GOAL —
Your task is to copy the lines between the line containing "const dress = new THREE.Group();" and the line containing "before = set(bpy.data.objects)", counting both of those lines, and to emit nothing more.

DATA EXCERPT —

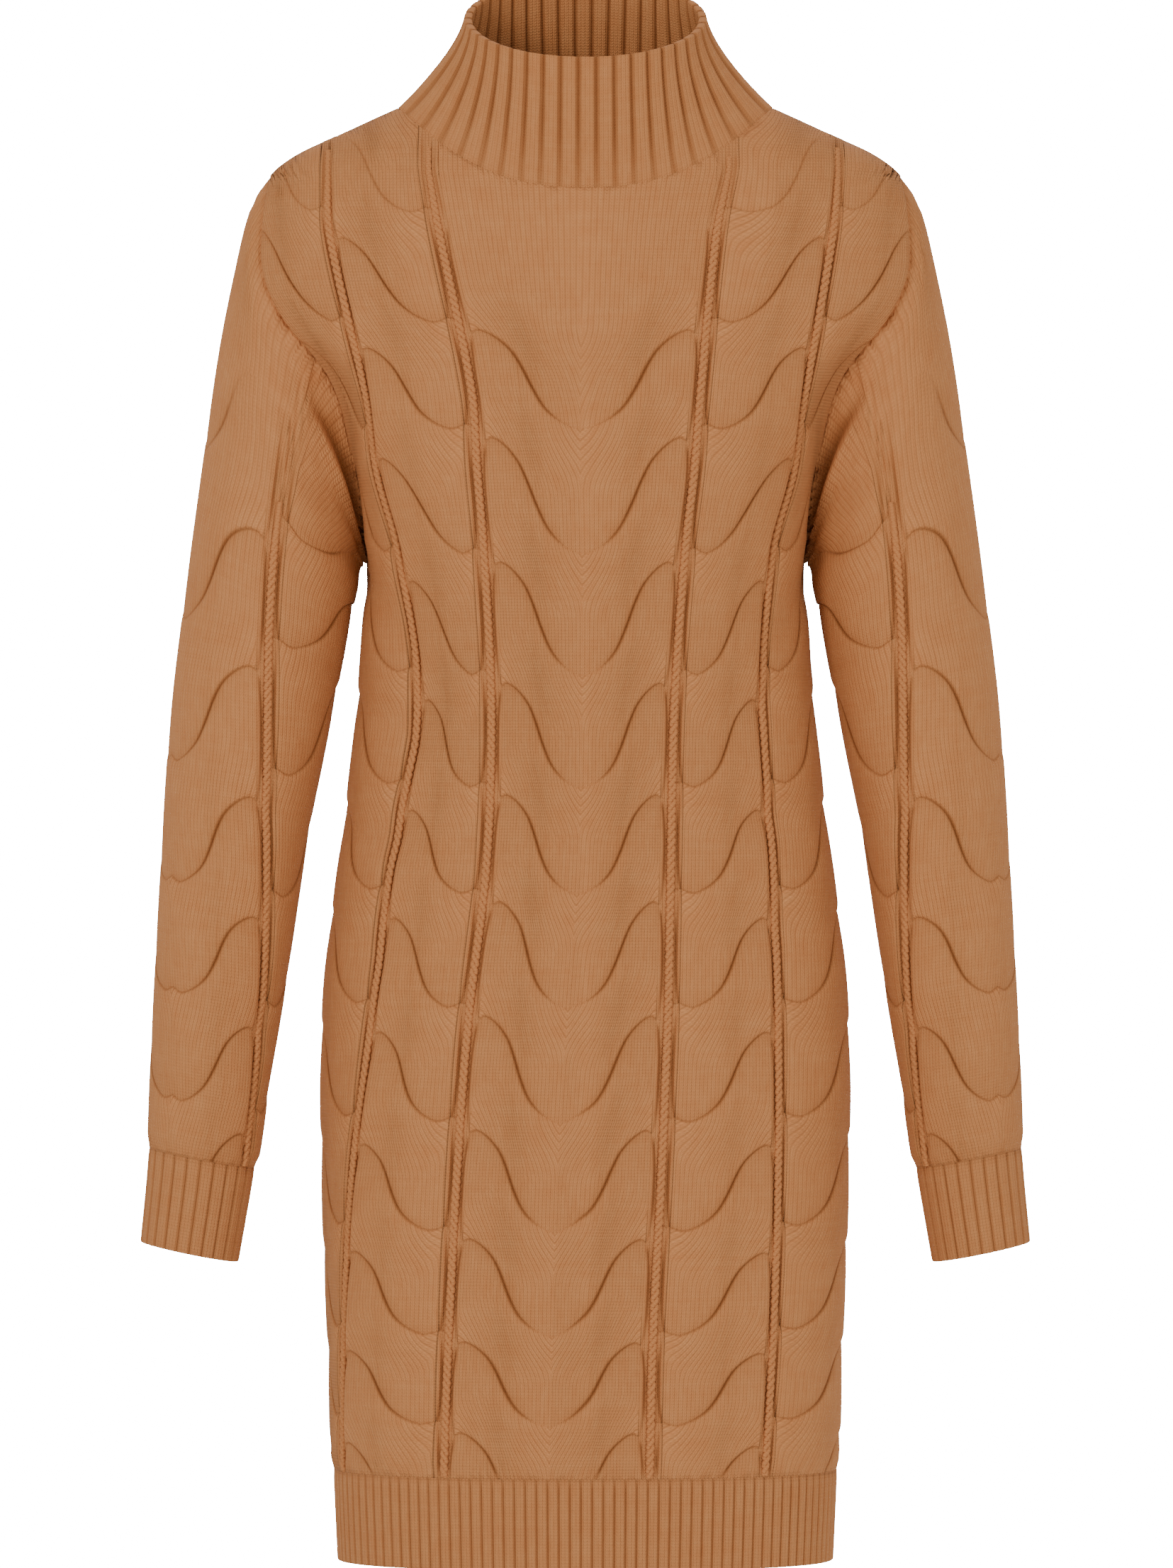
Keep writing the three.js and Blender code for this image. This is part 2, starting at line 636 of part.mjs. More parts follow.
function hemNodes(face) {
  const columns = [...ribColumns(HEM_RIBS), { part: 1, high: 0 }];
  return [HEM_RIB_TOP_Z - SEAM_GAP, HEM_Z].map((z) => columns.map(({ part, high }) => {
    const angle = (part - 0.5) * Math.PI;
    return {
      base: bodySurface(face, angle, z),
      normal: bodyNormal(face, angle, z),
      height: high * RIB_HEIGHT,
    };
  }));
}

// A place along a panel's neckline, by its share of the way from the left neck point to the right one.
function necklinePlace(panel, share) {
  const top = panel[0].map((node, c) => (
    { ...node, away: node.base.clone().sub(panel[1][c].base).normalize() }
  ));
  const neck = top.filter((node) => Math.abs(node.base.x) < NECK_HALF_WIDTH + SEAM_GAP / 2);
  const lengths = [0];
  for (let i = 1; i < neck.length; i += 1) {
    lengths.push(lengths[i - 1] + neck[i].base.distanceTo(neck[i - 1].base));
  }
  const wanted = share * lengths[lengths.length - 1];
  let i = 0;
  while (i < lengths.length - 2 && lengths[i + 1] < wanted) i += 1;
  const t = (wanted - lengths[i]) / (lengths[i + 1] - lengths[i]);
  const between = (name) => neck[i][name].clone().lerp(neck[i + 1][name], t);
  return { base: between('base'), normal: between('normal'), away: between('away').normalize() };
}

const baseShare = (even) => {
  const fromMiddle = 2 * even - 1;
  return 0.5 + 0.5 * (COLLAR_SPREAD * fromMiddle + (1 - COLLAR_SPREAD) * fromMiddle ** 3);
};

function collarRim(angle) {
  return new THREE.Vector3(
    COLLAR.rimHalfWidth * Math.sin(angle),
    COLLAR.rimY - COLLAR.rimHalfDepth * Math.cos(angle),
    COLLAR.rimZ - COLLAR.rimTilt * Math.cos(angle),
  );
}

function collarNodes(front, back) {
  const columns = ribColumns(COLLAR_RIBS).map(({ part, high }) => {
    const onFront = part < 0.5;
    const place = onFront
      ? necklinePlace(front, baseShare(part * 2))
      : necklinePlace(back, baseShare(2 - part * 2));
    const base = place.base.clone().addScaledVector(place.away, NECKLINE_GAP);
    const rim = collarRim((2 * part - 0.5) * Math.PI);
    return { base, rim, high, seamNormal: place.normal };
  });
  const count = columns.length;
  const rows = [];
  for (let row = 0; row <= COLLAR_ROWS; row += 1) {
    const down = row / COLLAR_ROWS;
    const out = down ** COLLAR.flare;
    rows.push(columns.map(({ base, rim }) => new THREE.Vector3(
      mix(rim.x, base.x, out),
      mix(rim.y, base.y, out),
      mix(rim.z, base.z, down),
    )));
  }
  return rows.map((points, row) => points.map((point, c) => {
    const before = points[(c + count - 1) % count];
    const after = points[(c + 1) % count];
    const above = rows[Math.max(row - 1, 0)][c];
    const below = rows[Math.min(row + 1, COLLAR_ROWS)][c];
    const own = below.clone().sub(above).cross(after.clone().sub(before)).normalize();
    const normal = row === COLLAR_ROWS ? columns[c].seamNormal : own;
    return { base: point, normal, height: columns[c].high * COLLAR_RIB_HEIGHT };
  }));
}

// Walls

function every(count, step) {
  const places = [];
  for (let i = 0; i < count; i += step) places.push(i);
  places.push(count);
  return places;
}

// A closed wall from rows of nodes. The outside has every node, and the inside the rows in rowPlaces and
// every few columns. A ring closes on itself, and turned swaps inside and outside faces.
function wall(name, rows, { ring = false, turned = false, columnStep = 1, rowPlaces }) {
  const points = [];
  const faces = [];
  const rowCount = rows.length - 1;
  const columnCount = ring ? rows[0].length : rows[0].length - 1;
  const wrap = (c) => (ring ? c % columnCount : c);
  const place = (r, c, inside) => {
    const node = rows[r][wrap(c)];
    return node.base.clone().addScaledVector(node.normal, inside ? -WALL : node.height);
  };
  const indices = new Map();
  const corner = (r, c, inside) => {
    const key = `${r},${wrap(c)},${inside}`;
    if (!indices.has(key)) {
      indices.set(key, points.length);
      points.push(place(r, c, inside));
    }
    return indices.get(key);
  };
  const face = (a, b, c) => faces.push(turned ? [a, c, b] : [a, b, c]);
  const insideRows = rowPlaces ?? every(rowCount, 1);
  const columnPlaces = every(columnCount, columnStep);
  const sheet = (rowList, columnList, inside) => {
    for (let i = 0; i + 1 < rowList.length; i += 1) {
      for (let j = 0; j + 1 < columnList.length; j += 1) {
        const a = corner(rowList[i], columnList[j], inside);
        const b = corner(rowList[i + 1], columnList[j], inside);
        const c = corner(rowList[i + 1], columnList[j + 1], inside);
        const d = corner(rowList[i], columnList[j + 1], inside);
        if (inside) {
          face(a, c, b);
          face(a, d, c);
        } else {
          face(a, b, c);
          face(a, c, d);
        }
      }
    }
  };
  // A strip of rim from every outer node of an edge to the few inner ones.
  const rim = (places, at, swapped) => {
    const put = (a, b, c) => (swapped ? face(b, a, c) : face(a, b, c));
    for (let i = 0; i + 1 < places.length; i += 1) {
      const first = places[i];
      const last = places[i + 1];
      const middle = Math.floor((first + last) / 2);
      for (let k = first; k < last; k += 1) {
        put(at(k, false), at(k + 1, false), at(k < middle ? first : last, true));
      }
      put(at(first, true), at(middle, false), at(last, true));
    }
  };
  sheet(every(rowCount, 1), every(columnCount, 1), false);
  sheet(insideRows, columnPlaces, true);
  rim(columnPlaces, (k, inside) => corner(0, k, inside), false);
  rim(columnPlaces, (k, inside) => corner(rowCount, k, inside), true);
  if (!ring) {
    rim(insideRows, (k, inside) => corner(k, 0, inside), true);
    rim(insideRows, (k, inside) => corner(k, columnCount, inside), false);
  }
  const geometry = new THREE.BufferGeometry();
  geometry.setAttribute('position', new THREE.Float32BufferAttribute(points.flatMap((p) => p.toArray()), 3));
  geometry.setIndex(faces.flat());
  geometry.computeVertexNormals();
  const knit = new THREE.MeshStandardMaterial({ color: CAMEL, roughness: 0.9, metalness: 0 });
  const mesh = new THREE.Mesh(geometry, knit);
  mesh.name = name;
  return mesh;
}

const mirrored = (rows) => rows.map((row) => row.map(({ base, normal, height }) => ({
  base: base.clone().setX(-base.x),
  normal: normal.clone().setX(-normal.x),
  height,
})));

// The inside of a panel follows every other row of the armhole, and every fourth row below it.
const panelRows = (rows) => [
  ...every(ARMHOLE_ROWS, 2),
  ...every(rows.length - 1 - ARMHOLE_ROWS, 4).slice(1).map((row) => row + ARMHOLE_ROWS),
];

const frontPanel = bodyPanel('front');
const backPanel = bodyPanel('back');
const sleeve = sleeveNodes(frontPanel, backPanel);
const cuff = cuffNodes();

const dress = new THREE.Group();
dress.add(
  wall('front_panel', frontPanel, { rowPlaces: panelRows(frontPanel) }),
  wall('back_panel', backPanel, { turned: true, rowPlaces: panelRows(backPanel) }),
  wall('hem_rib_front', hemNodes('front'), { columnStep: 12 }),
  wall('hem_rib_back', hemNodes('back'), { turned: true, columnStep: 12 }),
  wall('collar', collarNodes(frontPanel, backPanel), { ring: true, columnStep: 4 }),
  wall('sleeve_right', sleeve, { ring: true, turned: true, columnStep: 2 }),
  wall('sleeve_left', mirrored(sleeve), { ring: true, columnStep: 2 }),
  wall('cuff_right', cuff, { ring: true, turned: true, columnStep: 4 }),
  wall('cuff_left', mirrored(cuff), { ring: true, columnStep: 4 }),
);

export default dress;
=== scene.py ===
# %% [markdown]
# # A cable-knit sweater dress
# The dress is knitted in nine pieces that are linked together: front, back, two hem ribs, collar, two
# sleeves and two cuffs. It stands filled out as if it were worn, with nobody in it. The frame is loaded
# first, because every piece is made at the size and place that the construction gives it.

import bmesh
import bpy
import numpy as np
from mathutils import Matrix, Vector


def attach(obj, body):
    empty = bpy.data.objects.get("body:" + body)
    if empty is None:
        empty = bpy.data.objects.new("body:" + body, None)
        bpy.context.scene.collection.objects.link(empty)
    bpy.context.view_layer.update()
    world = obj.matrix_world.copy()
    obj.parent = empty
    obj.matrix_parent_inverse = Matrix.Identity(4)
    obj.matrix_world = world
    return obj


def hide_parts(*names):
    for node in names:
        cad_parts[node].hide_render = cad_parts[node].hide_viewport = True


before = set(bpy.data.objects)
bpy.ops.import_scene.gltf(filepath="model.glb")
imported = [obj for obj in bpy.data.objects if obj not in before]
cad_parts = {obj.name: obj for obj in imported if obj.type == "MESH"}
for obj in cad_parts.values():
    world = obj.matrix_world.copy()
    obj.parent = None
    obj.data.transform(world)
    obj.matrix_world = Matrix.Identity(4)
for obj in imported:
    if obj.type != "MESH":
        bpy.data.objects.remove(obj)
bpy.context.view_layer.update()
MM = 0.001

# %% [markdown]
# ## Node trees as expressions
# Materials, the light of the room and the ropes are node trees. One small class wraps a socket, so that
# a formula on sockets adds the Math nodes it needs, and another adds and feeds all other nodes.

# %% Sockets that can be added and multiplied
class Value:
    """A socket that adds Math nodes when it is used in an expression."""

    def __init__(self, graph, socket):
        self.graph = graph
        self.socket = socket

    def math(self, operation, *values):
        return self.graph.node("ShaderNodeMath", {"operation": operation}, dict(enumerate(values)))

    def __add__(self, other):
        return self.math("ADD", self, other)

    __radd__ = __add__

    def __sub__(self, other):
        return self.math("SUBTRACT", self, other)

    def __rsub__(self, other):
        return self.math("SUBTRACT", other, self)

    def __mul__(self, other):
        return self.math("MULTIPLY", self, other)

    __rmul__ = __mul__

    def __truediv__(self, other):
        return self.math("DIVIDE", self, other)

    def fraction(self):
        return self.math("FRACT", self)

    def size(self):
        return self.math("ABSOLUTE", self)

    def cosine(self):
        return self.math("COSINE", self)

    def sine(self):
        return self.math("SINE", self)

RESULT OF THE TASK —
const dress = new THREE.Group();
dress.add(
  wall('front_panel', frontPanel, { rowPlaces: panelRows(frontPanel) }),
  wall('back_panel', backPanel, { turned: true, rowPlaces: panelRows(backPanel) }),
  wall('hem_rib_front', hemNodes('front'), { columnStep: 12 }),
  wall('hem_rib_back', hemNodes('back'), { turned: true, columnStep: 12 }),
  wall('collar', collarNodes(frontPanel, backPanel), { ring: true, columnStep: 4 }),
  wall('sleeve_right', sleeve, { ring: true, turned: true, columnStep: 2 }),
  wall('sleeve_left', mirrored(sleeve), { ring: true, columnStep: 2 }),
  wall('cuff_right', cuff, { ring: true, turned: true, columnStep: 4 }),
  wall('cuff_left', mirrored(cuff), { ring: true, columnStep: 4 }),
);

export default dress;
=== scene.py ===
# %% [markdown]
# # A cable-knit sweater dress
# The dress is knitted in nine pieces that are linked together: front, back, two hem ribs, collar, two
# sleeves and two cuffs. It stands filled out as if it were worn, with nobody in it. The frame is loaded
# first, because every piece is made at the size and place that the construction gives it.

import bmesh
import bpy
import numpy as np
from mathutils import Matrix, Vector


def attach(obj, body):
    empty = bpy.data.objects.get("body:" + body)
    if empty is None:
        empty = bpy.data.objects.new("body:" + body, None)
        bpy.context.scene.collection.objects.link(empty)
    bpy.context.view_layer.update()
    world = obj.matrix_world.copy()
    obj.parent = empty
    obj.matrix_parent_inverse = Matrix.Identity(4)
    obj.matrix_world = world
    return obj


def hide_parts(*names):
    for node in names:
        cad_parts[node].hide_render = cad_parts[node].hide_viewport = True


before = set(bpy.data.objects)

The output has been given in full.